This I Believe

Dr. Timothy - Ormond Beach, Florida
Entered on May 20, 2007
Age Group: 50 - 65

I believe pain has a way of awakening us to deeper truths about our family, our world, and ourselves if we can learn to stay with our inability to process toxic emotions: hate, rage, disgust, and shame, which have driven us to sacrificed people, animals, and symbolically spit on goats and run them over cliffs.

If we project our pain, we project rage, hate, disgust, and shame onto and into others. Without owning our own pain, we simply create more of it. When we scream at each other we temporarily release these intense feelings, and if we haven’t dealt with them, they begin to build again until there is another crescendo in a week or two. When we use the verbal club and we are screaming at the top of our lungs, we communicate these four words: “I don’t love you!”

We all get frustrated, at times reactive, and in moments conflicted with our thoughts, feelings, and emotions. It’s part of our collective human dysfunction. We project these emotions onto other people, other nations, other races, and conveniently deny our own shadows. Verbal violence always precedes physical violence. It is the common denominator with actor Alec Baldwin; whose emotional hijacking was recorded on a phone message he left for his daughter and Seung-Hui Cho when he committed his massacre of rage, hate, disgust, and shame at Virginia Tech. The toxicity is contagious and may poison the minds of groups, tribes, clans, or nations and become embedded for generations, as it has in the Middle East.

No one is exempt from the collective human dysfunction. Not them. Not us. We are all infected with the same disease. We will either transmit our pain or it will transform us. Authentic faith in whatever shape, expression, culture, and form, forces us to face our shadows and to deal with our pain. We, and we alone, make sacred space profane. If we wouldn’t dream of being verbally violent at church, synagogue, or mosque, why would we think it would be ok to be that way at home, school, work, or the roadways?
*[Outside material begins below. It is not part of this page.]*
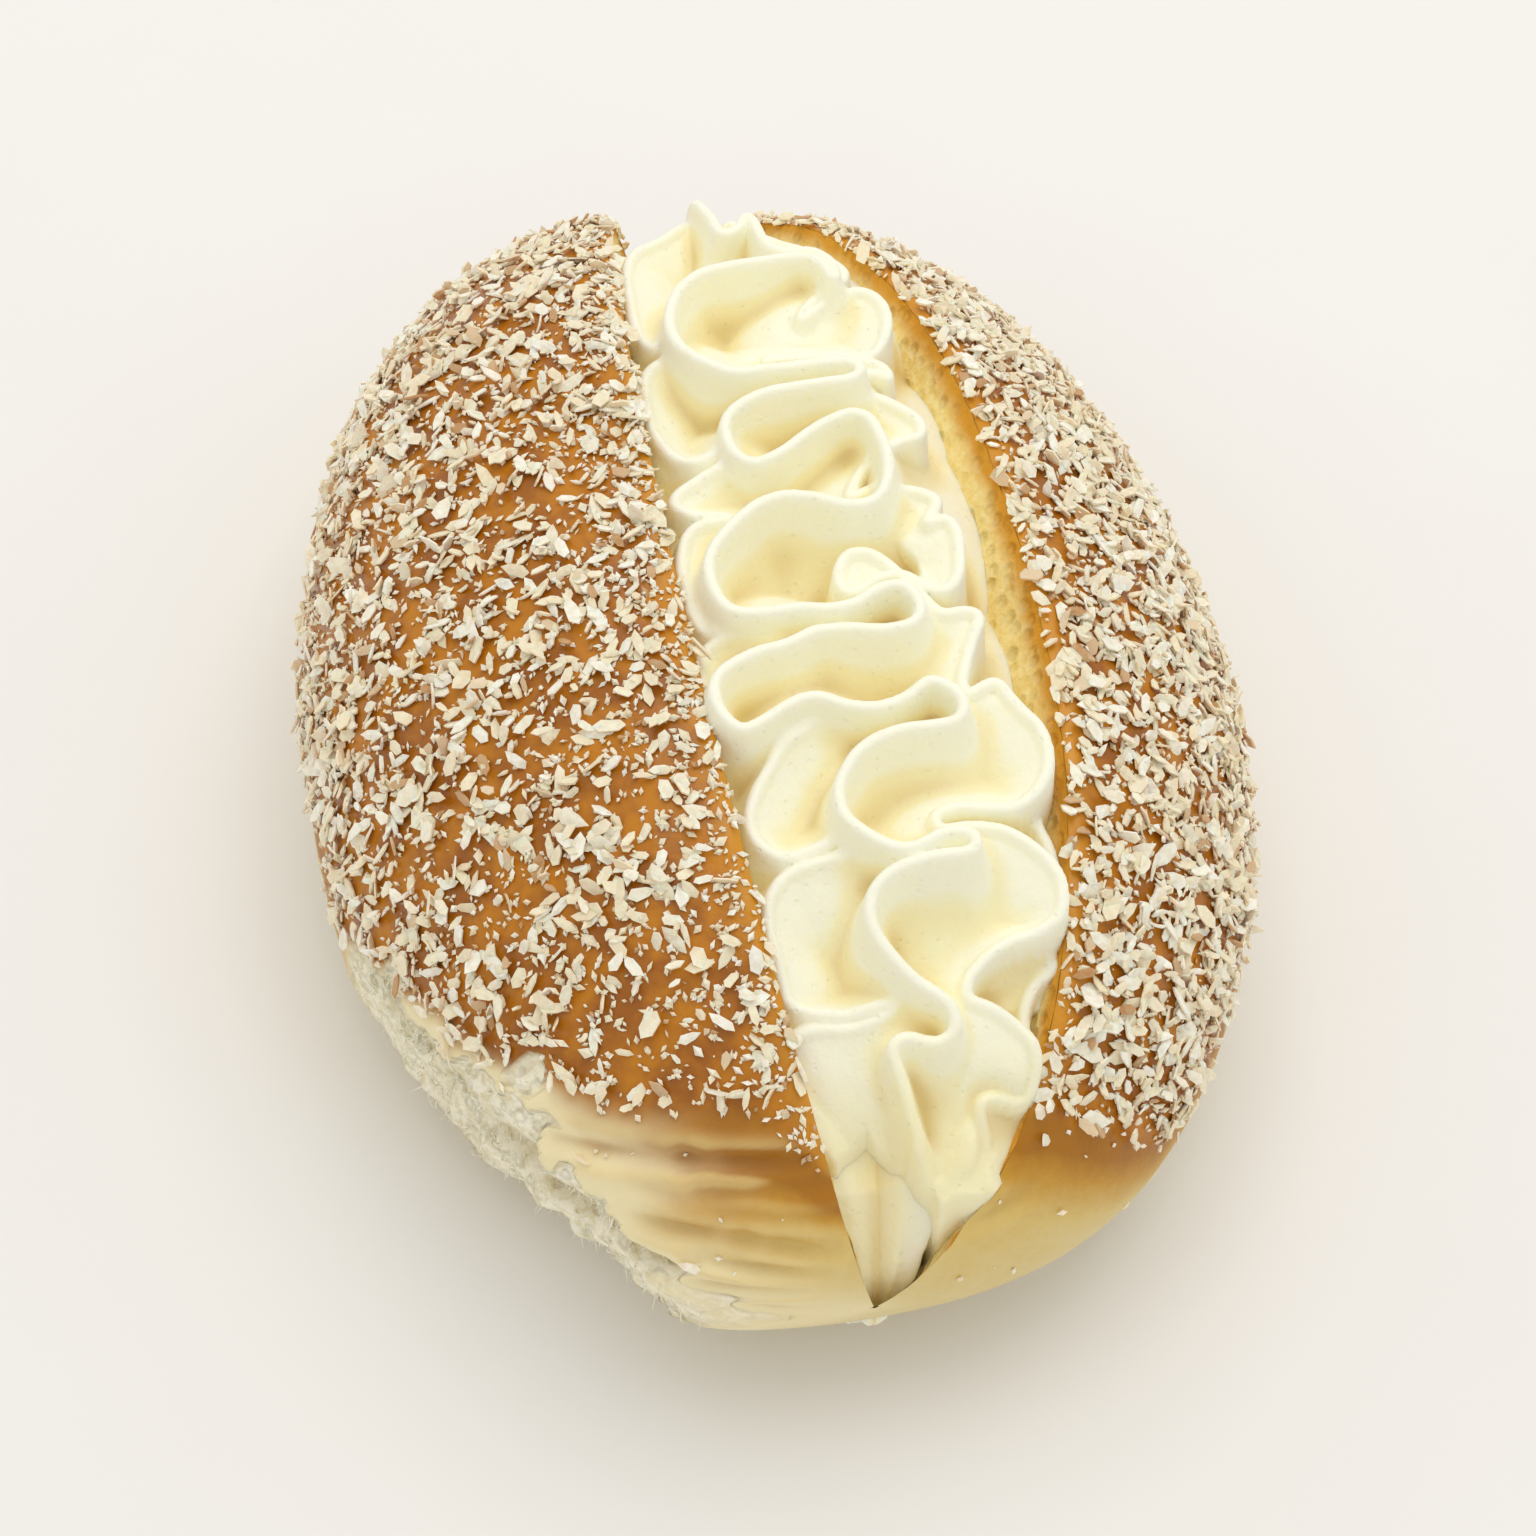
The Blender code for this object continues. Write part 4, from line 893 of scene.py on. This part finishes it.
def cream_finish():
    """Whipped cream: ivory, with painted shade that turns it yellower in the creases, the tail's grooves
    and the near end, and fine bubbles.
    """
    whip = Finish("whipped cream", {
        "Subsurface Weight": 0.4,
        "Subsurface Radius": (1.0, 0.85, 0.5),
        "Subsurface Scale": 0.002,
        "Specular IOR Level": 0.45,
    })
    mottle = whip.grain(5.0, 3.0)
    # Painted shade: yellow in shallow creases, yellow-brown in the deepest and at the near end.
    painted_shade_share = (whip.fact("hollow") + (mottle - 0.5) * 0.2).ramp(0.03, 0.9)
    colour = whip.blend(painted_shade_share, tint(255, 253, 228), tint(253, 241, 196))
    colour = whip.blend(whip.fact("hollow").ramp(0.8, 2.2), colour, tint(226, 202, 130))
    bubbles = 1 - whip.cells(1.3).ramp(0.0, 0.22)
    height = whip.grain(1.6, 3.0) * 0.5 + whip.grain(0.5, 2.0) * 0.15 - bubbles * 0.25
    rough = 0.38 + mottle * 0.2
    return whip.finish(Base_Color=colour, Roughness=rough, Normal=whip.bump(height, 0.35))


def fibre_finish():
    """Crumb wisps, lighter and darker by noise."""
    wisp = Finish("torn crumb", {"Subsurface Weight": 0.2, "Subsurface Scale": 0.001})
    shade = wisp.grain(3.0, 2.0)
    colour = wisp.blend(shade.ramp(0.3, 0.7), tint(234, 228, 202), tint(252, 248, 232))
    return wisp.finish(Base_Color=colour, Roughness=0.75 + shade * 0.15)


def floor_finish():
    """A pale table top with a faint grain."""
    table = Finish("pale table", {"Specular IOR Level": 0.25})
    weave = table.grain(40.0, 3.0)
    colour = table.blend(weave, tint(240, 238, 234), tint(243, 241, 238))
    return table.finish(Base_Color=colour, Roughness=0.6 + weave * 0.1)


# ---- the pieces ------------------------------------------------------------------------
random = np.random.default_rng(SEED)
sections, facts, skin_columns = bread_sections()
bread = tube("bread", sections, facts)

covered = facts["coat"][:, :skin_columns]
skin_places = sections[:, :skin_columns]
x, y, z = np.moveaxis(skin_places, -1, 0)
thick_right = smooth(x, 5, 16)
density = 0.50 + 0.45 * noise(skin_places, 8, 91, 2) + 0.28 * y / 60
density = np.clip(density * (1 - thick_right) + 0.95 * thick_right, 0.08, 1.1)
strays = 0.010 * smooth(z, 6, 14) * facts["skin"][:, :skin_columns]
flakes = make_flakes(random, skin_places, covered * density + strays)
by_left_lip = np.exp(-(((x - LEFT_LIP * width_scale(y)) / 5) ** 2))
crumbs = make_crumbs(random, skin_places, covered * (0.6 + by_left_lip) + 1.5 * strays)
fibres = make_fibres(random, skin_places, facts["torn"][:, :skin_columns])

ruffles = make_ruffles()
tail = make_tail()

crust, whipped = crust_finish(), cream_finish()
for piece, finish, node, slot in (
    (bread, crust, "bun", "baked_crust"),
    (flakes, coconut_finish("coconut flakes"), "bun", "baked_crust"),
    (crumbs, coconut_finish("coconut crumbs"), "bun", "baked_crust"),
    (fibres, fibre_finish(), "bun", "baked_crust"),
    (ruffles, whipped, "cream", "whipped_cream"),
    (tail, whipped, "cream", "whipped_cream"),
):
    piece.data.materials.append(finish)
    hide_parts(node)

# ---- table, light and camera -----------------------------------------------------------
bpy.ops.mesh.primitive_plane_add(size=6.0, location=(0, 0, 0))
floor = bpy.context.object
floor.name = "table"
floor.data.materials.append(floor_finish())

WINDOW_PLACE, BUN_MIDDLE = (0.15, 0.30, 0.98), (0, 0, 0.02)
WINDOW_SIZE, WINDOW_WATTS, SKY_STRENGTH = 0.9, 3.8, 0.76
scene = bpy.context.scene
light = bpy.data.lights.new("window", "AREA")
light.size = WINDOW_SIZE
light.energy = WINDOW_WATTS
light.color = (1.0, 0.985, 0.96)
window = bpy.data.objects.new("window", light)
scene.collection.objects.link(window)
window.location = WINDOW_PLACE
to_bun = Vector(BUN_MIDDLE) - Vector(WINDOW_PLACE)
window.rotation_euler = to_bun.to_track_quat("-Z", "Y").to_euler()

world = bpy.data.worlds.new("studio")
world.use_nodes = True
backdrop = world.node_tree.nodes["Background"]
backdrop.inputs["Color"].default_value = (1.0, 0.99, 0.972, 1.0)
backdrop.inputs["Strength"].default_value = SKY_STRENGTH
scene.world = world
scene.view_settings.view_transform = "Standard"

AZIMUTH, ELEVATION, ROLL = math.radians(-12.448), math.radians(54.636), math.radians(1.865)
TARGET = Vector((0.959 - MIDDLE_X, -8.5, 21.925)) * MM
DISTANCE = 290.751 * MM
lens = bpy.data.cameras.new("camera")
lens.sensor_width = 36.0
lens.lens = 68.85
lens.clip_start = 0.01
camera = bpy.data.objects.new("camera", lens)
scene.collection.objects.link(camera)
back = Vector((
    math.sin(AZIMUTH) * math.cos(ELEVATION),
    -math.cos(AZIMUTH) * math.cos(ELEVATION),
    math.sin(ELEVATION),
))
level = Vector((math.cos(AZIMUTH), math.sin(AZIMUTH), 0))
upward = back.cross(level)
right = level * math.cos(ROLL) + upward * math.sin(ROLL)
top = upward * math.cos(ROLL) - level * math.sin(ROLL)
turned = Matrix((right, top, back)).transposed().to_4x4()
camera.matrix_world = Matrix.Translation(TARGET + back * DISTANCE) @ turned
scene.camera = camera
How do we stop the madness? By seeing it for the insanity it is. Eckhart Tolle reminds us that we are the only species that murdered 100 million of our own kind in the last century. Individually, we choose whether or not to participate in the collective madness, our collective and individual dysfunction. We are called to a higher consciousness not to resort to the Darwinian default of verbal then physical clubbing.

This Father’s Day I’d like to issue a challenge to all Dads. Let us pledge to be peacemakers! Let us pledge to eliminate violence one hearth, one hope, and one heart at a time. We can no longer allow another human being to emotionally cannibalize another child or another human being. Find healthy ways to de-escalate, detach, and de-stress. Make yourself accountable to others. Target your home for transformation where love, peace, discipline, and nurture raise up children with confidence. Hate is not the opposite of love, for true love has no opposite, and creates no opposition. Make your voice a voice without violence!